The most misleading misperception in Bornstein's article, however, is that no other programs do as well as NFP or hold out as much promise in producing strong outcomes for children and their parents. That simply is not the case. After all, NFP holds no promise for the majority of women having children each year -- those who are not first-time mothers. We must offer other models if we really want to move the needle on rates of maltreatment and provide young children the support they need in this most critical developmental period.

Models other than NFP have produced positive findings in well-conducted clinical randomized trials and carefully crafted and rigorous quasi-experimental designs. A comprehensive and objective analysis of evaluative data conducted by Mathematica Policy Research Inc. determined that the nine home visiting models approved under the MIEHCV program all represent prudent investments for achieving the goals outlined in the MIECHV legislation. Although they have different logic models, staffing structures, and program content, each has achieved success in altering parental capacity and strengthening child well-being in important and meaningful ways, including reducing maltreatment and injury. These models include Healthy Families America, Parents As Teachers, Early Head Start, Home Improvement Program for Preschool Children (HIPPY), Family Check-Up, Healthy Steps, Child First, and the Early Intervention Progam. A summary of the research base supporting these and other models is available at homvee.acf.hhs.gov. As community planners seek to build and better coordinate their supports for newborns and their families, they would be wise to consider the relative merits of diverse approaches as opposed to adopting a single choice.

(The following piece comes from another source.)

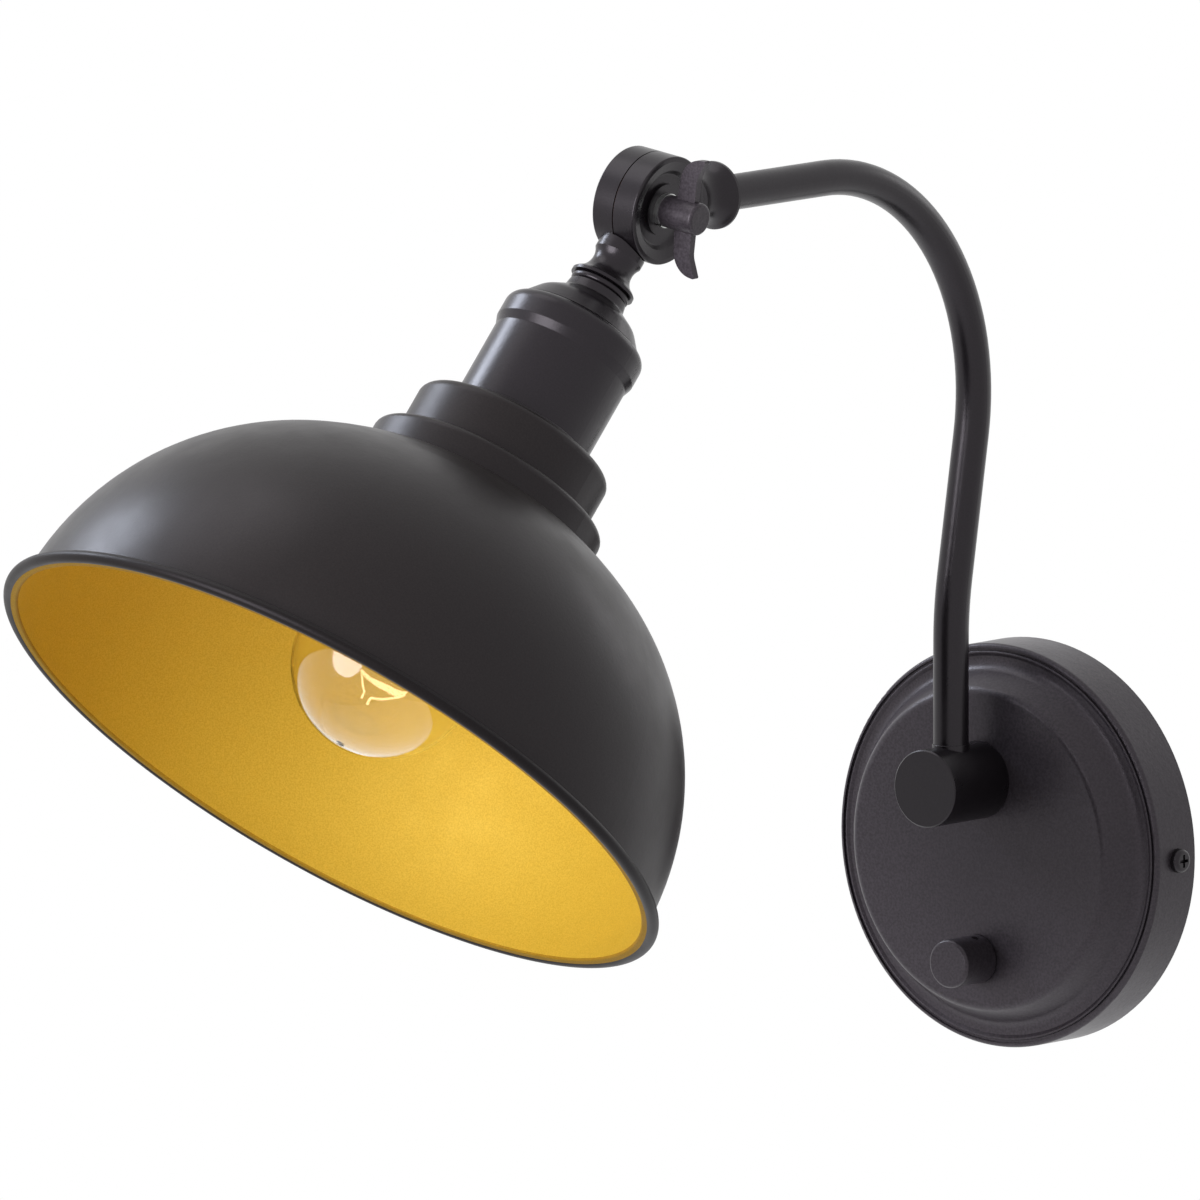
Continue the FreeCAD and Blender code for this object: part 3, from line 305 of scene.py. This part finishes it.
def roll_point(rim, axis, turn, across):
    """A point of the rolled rim at shares of a turn round the axis and round the tube."""
    side = axis.orthogonal().normalized()
    round_rim = Matrix.Rotation(turn * math.tau, 3, axis) @ side
    angle = across * math.tau
    radius = ROLL_RING_RADIUS + ROLL_TUBE_RADIUS * math.cos(angle)
    height = ROLL_HEIGHT + ROLL_TUBE_RADIUS * math.sin(angle)
    return rim + round_rim * radius + axis * height


def rolled_rim(material):
    """Smooth ring over the rolled rim of the shade."""
    rim, axis = rim_and_axis()
    rounds, across = ROLL_STEPS_ROUND, ROLL_STEPS_ACROSS
    points = [roll_point(rim, axis, i / rounds, j / across)
              for i in range(rounds) for j in range(across)]
    quads = [(i * across + j, (i + 1) % rounds * across + j,
              (i + 1) % rounds * across + (j + 1) % across, i * across + (j + 1) % across)
             for i in range(rounds) for j in range(across)]
    mesh = bpy.data.meshes.new("rim_roll")
    mesh.from_pydata(points, [], quads)
    mesh.shade_smooth()
    mesh.materials.append(material)
    roll = bpy.data.objects.new("rim_roll", mesh)
    bpy.context.scene.collection.objects.link(roll)
    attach(roll, "head")


def dress_coated():
    """Black coating of the arm and head, and a coarser, paler one of the canopy and knob, which
    also paints sheen on the wing nut and swivel bolt.
    """
    dress(COATED, powder_coat(
        "black_coat", ((0.0070, 0.0056, 0.0071), (0.0105, 0.0085, 0.0106)),
        roughness=(0.26, 0.33), level=0.95))
    # Paler coat: the canopy's own paint, and painted sheen on the wing nut and swivel bolt.
    dress(PALE_COAT_AND_PAINTED_SHEEN, powder_coat(
        "canopy_coat_and_sheen", ((0.0430, 0.0360, 0.0430), (0.0740, 0.0630, 0.0745)),
        roughness=(0.32, 0.38), level=0.95, grain=0.75 * MM, height=0.030 * MM))


def paint_shade():
    """Brownish black outside, gold inside, a darker gold on the flange and a darker, duller black
    on the rolled rim, both as painted shade.
    """
    outside = powder_coat(
        "shade_coat", ((0.0075, 0.0058, 0.0052), (0.0125, 0.0100, 0.0092)),
        roughness=(0.34, 0.41), level=0.75)
    inside = gold_paint(
        "shade_gold", ((0.560, 0.385, 0.035), (0.660, 0.470, 0.054)), level=0.6)
    # The flange's gold is darker and duller than the wall's: painted shade on the flange.
    flange = gold_paint(
        "shaded_flange_gold", ((0.330, 0.180, 0.014), (0.420, 0.240, 0.018)), level=0.2)
    dress_shade(outside, inside, flange)
    # A darker, less glossy copy of the shade's coat on the rolled rim: painted shade.
    rolled_rim(powder_coat(
        "shaded_rim_coat", ((0.0065, 0.0052, 0.0050), (0.0100, 0.0080, 0.0078)),
        roughness=(0.38, 0.45), level=0.45))


def dress_metals():
    """Plated steel, brass and nickel."""
    dress(ZINC, plated_metal("zinc", ((0.50, 0.51, 0.50), (0.66, 0.67, 0.66)), 0.34))
    dress(BRASS, plated_metal("brass", ((0.62, 0.42, 0.16), (0.78, 0.56, 0.25)), 0.28))
    dress(["bulb_cap", "bulb_contact"],
          plated_metal("nickel", ((0.66, 0.65, 0.62), (0.80, 0.79, 0.76)), 0.24))


def dress_mouldings():
    """Plastic of the holder, ring, switch and terminal block, and fibre in the swivel."""
    dress(["lamp_holder"], moulded("thermoset", BLACK_PLASTIC, 0.42))
    dress(["shade_ring"], moulded("ring_black", BLACK_PLASTIC, 0.5))
    dress(["switch_body"],
          moulded("switch_black", ((0.02, 0.02, 0.024), (0.03, 0.03, 0.035)), 0.4))
    dress(["terminal_block"], moulded("nylon", ((0.70, 0.68, 0.62), (0.78, 0.76, 0.71)), 0.5))
    dress(["friction_ring"], moulded("fibre", ((0.05, 0.02, 0.012), (0.08, 0.035, 0.02)), 0.7))


def dress_wires():
    """Black cable, brown wires and the earth wire in green and yellow."""
    dress(["arm_cable", "head_cable"], moulded("flex", BLACK_PLASTIC, 0.5))
    dress(["switch_wires"],
          moulded("wire_brown", ((0.10, 0.035, 0.015), (0.14, 0.05, 0.02)), 0.42))
    dress(["earth_wire"],
          striped_sheath("wire_earth", ((0.05, 0.25, 0.03), (0.72, 0.60, 0.02)), 6 * MM))


def dress_bulb():
    """Glass, insulator and glowing filament."""
    dress(["bulb_glass"], clear_glass("bulb_clear", (1.0, 0.995, 0.98), 0.12 * MM))
    dress(["bulb_stem"], clear_glass("stem_clear", (0.98, 0.98, 0.96), 0.05 * MM))
    dress(["bulb_insulator"],
          moulded("black_glass", ((0.006, 0.006, 0.01), (0.01, 0.01, 0.015)), 0.12))
    dress(["bulb_filament"], filament_wire("tungsten", 14.0))


def dress_all():
    """Materials of every node."""
    dress_coated()
    paint_shade()
    dress_metals()
    dress_mouldings()
    dress_wires()
    dress_bulb()


def direction_to(azimuth_deg, elevation_deg):
    """The direction from the lamp to a viewer or light at these angles."""
    azimuth, elevation = math.radians(azimuth_deg), math.radians(elevation_deg)
    return Vector((math.sin(azimuth) * math.cos(elevation),
                   -math.cos(azimuth) * math.cos(elevation), math.sin(elevation)))


def camera_axes():
    """The camera's right, up and backward directions in the lamp's frame."""
    azimuth = math.radians(VIEW_AZIMUTH_DEG)
    right = Vector((math.cos(azimuth), math.sin(azimuth), 0))
    back = direction_to(VIEW_AZIMUTH_DEG, VIEW_ELEVATION_DEG)
    return right, back.cross(right), back


def photo_point(x_px, y_px):
    """The point of the view plane through the origin that lies at a place of the photograph."""
    right, up, _ = camera_axes()
    return (right * (x_px - ORIGIN_PX[0]) + up * (ORIGIN_PX[1] - y_px)) / PX_PER_METRE


def make_camera():
    """Long lens at the photograph's angle, with its middle at the photograph's middle."""
    right, up, back = camera_axes()
    data = bpy.data.cameras.new("camera")
    data.sensor_width = SENSOR_WIDTH_MM
    data.lens = PX_PER_METRE * VIEW_DISTANCE * SENSOR_WIDTH_MM / PHOTO_SIDE_PX
    camera = bpy.data.objects.new("camera", data)
    target = photo_point(PHOTO_SIDE_PX / 2, PHOTO_SIDE_PX / 2)
    turn = Matrix((right, up, back)).transposed().to_4x4()
    camera.matrix_world = Matrix.Translation(target + back * VIEW_DISTANCE) @ turn
    bpy.context.scene.collection.objects.link(camera)
    bpy.context.scene.camera = camera
    return target


def soft_light(name, target, turn_deg, elevation_deg, distance, width, power,
               colour=(1.0, 1.0, 1.0)):
    """Round area lamp that faces the target, turned from the camera's side by the given angle."""
    direction = direction_to(VIEW_AZIMUTH_DEG + turn_deg, elevation_deg)
    data = bpy.data.lights.new(name, "AREA")
    data.shape = "DISK"
    data.size = width
    data.energy = power
    data.color = colour
    lamp = bpy.data.objects.new(name, data)
    lamp.location = target + direction * distance
    lamp.rotation_euler = direction.to_track_quat("Z", "Y").to_euler()
    bpy.context.scene.collection.objects.link(lamp)


def light_the_room(target):
    """A large soft light from the front left, smaller ones from the left, above and the right."""
    soft_light("key", target, turn_deg=-44, elevation_deg=12, distance=1.6, width=1.05,
               power=20.0, colour=COOL)
    soft_light("left", target, turn_deg=-118, elevation_deg=34, distance=1.4, width=0.48,
               power=8.0, colour=BLUE)
    soft_light("top", target, turn_deg=-95, elevation_deg=66, distance=1.6, width=1.0, power=3.0)
    soft_light("right", target, turn_deg=128, elevation_deg=16, distance=1.4, width=0.5,
               power=0.6)


def light_the_bulb():
    """Faint warm glow of the filament, which moves with the head."""
    data = bpy.data.lights.new("glow", "POINT")
    data.energy = 0.09
    data.color = GLOW
    data.shadow_soft_size = 8 * MM
    lamp = bpy.data.objects.new("glow", data)
    lamp.location = centre_of("bulb_filament")
    lamp.visible_glossy = False
    lamp.visible_transmission = False
    bpy.context.scene.collection.objects.link(lamp)
    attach(lamp, "head")


def sees_background(tree):
    """One where the ray comes from the camera, a mirror or glass, and nothing elsewhere."""
    path = node(tree, "ShaderNodeLightPath")
    total = path.outputs["Is Camera Ray"]
    for name in ("Is Glossy Ray", "Is Transmission Ray"):
        either = node(tree, "ShaderNodeMath", operation="MAXIMUM")
        tree.links.new(total, either.inputs[0])
        tree.links.new(path.outputs[name], either.inputs[1])
        total = either.outputs[0]
    return total


def pale_world():
    """White where it is seen, and a weaker even light where it lights."""
    world = bpy.data.worlds.new("world")
    bpy.context.scene.world = world
    world.use_nodes = True
    tree = world.node_tree
    background = tree.nodes["Background"]
    background.inputs["Color"].default_value = WHITE
    strength = node(tree, "ShaderNodeMapRange")
    socket_values(strength, To_Min=AMBIENT_SHARE, To_Max=1.0)
    tree.links.new(sees_background(tree), strength.inputs["Value"])
    tree.links.new(strength.outputs["Result"], background.inputs["Strength"])


def pale_floor():
    """Large pale floor below the lamp, as white as the background where it is seen."""
    material, tree, shader = surface("floor_pale", Base_Color=PALE, Roughness=0.9,
                                     Specular_IOR_Level=0.1, Emission_Color=WHITE)
    glow = node(tree, "ShaderNodeMath", operation="MULTIPLY")
    glow.inputs[1].default_value = 1 - AMBIENT_SHARE * PALE[0]
    tree.links.new(sees_background(tree), glow.inputs[0])
    tree.links.new(glow.outputs[0], shader.inputs["Emission Strength"])
    mesh = bpy.data.meshes.new("floor")
    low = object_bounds()[0][2] - FLOOR_DROP
    side = STAGE_HALF_SIDE
    corners = [(-side, -side, low), (side, -side, low), (side, side, low), (-side, side, low)]
    mesh.from_pydata(corners, [], [(0, 1, 2, 3)])
    mesh.materials.append(material)
    floor = bpy.data.objects.new("floor", mesh)
    bpy.context.scene.collection.objects.link(floor)


bpy.context.scene.view_settings.view_transform = "Standard"
dress_all()
light_the_room(make_camera())
light_the_bulb()
pale_world()
pale_floor()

To NFP's credit, its management team has been exemplary in their commitment to continuously assessing their replication process, highlighting areas of poor performance, and then embarking on ways to improve their practice. This commitment to continuous quality improvement may be the most important criterion to use when determining where investments might be best placed. At the end of the day, there is no single, optimal best choice for a home visitor's profession, a program's content, or its service delivery method. Different populations and different communities will respond to different service approaches. The best bet we have for strengthening collective impacts is to have a range of high-quality, effective programs that continually strive to do better.

Building this type of multifaceted service network is hampered by promoting one model or one approach. Promoting one program model over others that also have viable claims of efficacy directs investments from the many to the one. Families want choice in how they secure their health care and, increasingly, in how they educate their children. The same principle needs to rule in how we reach out to and support new parents.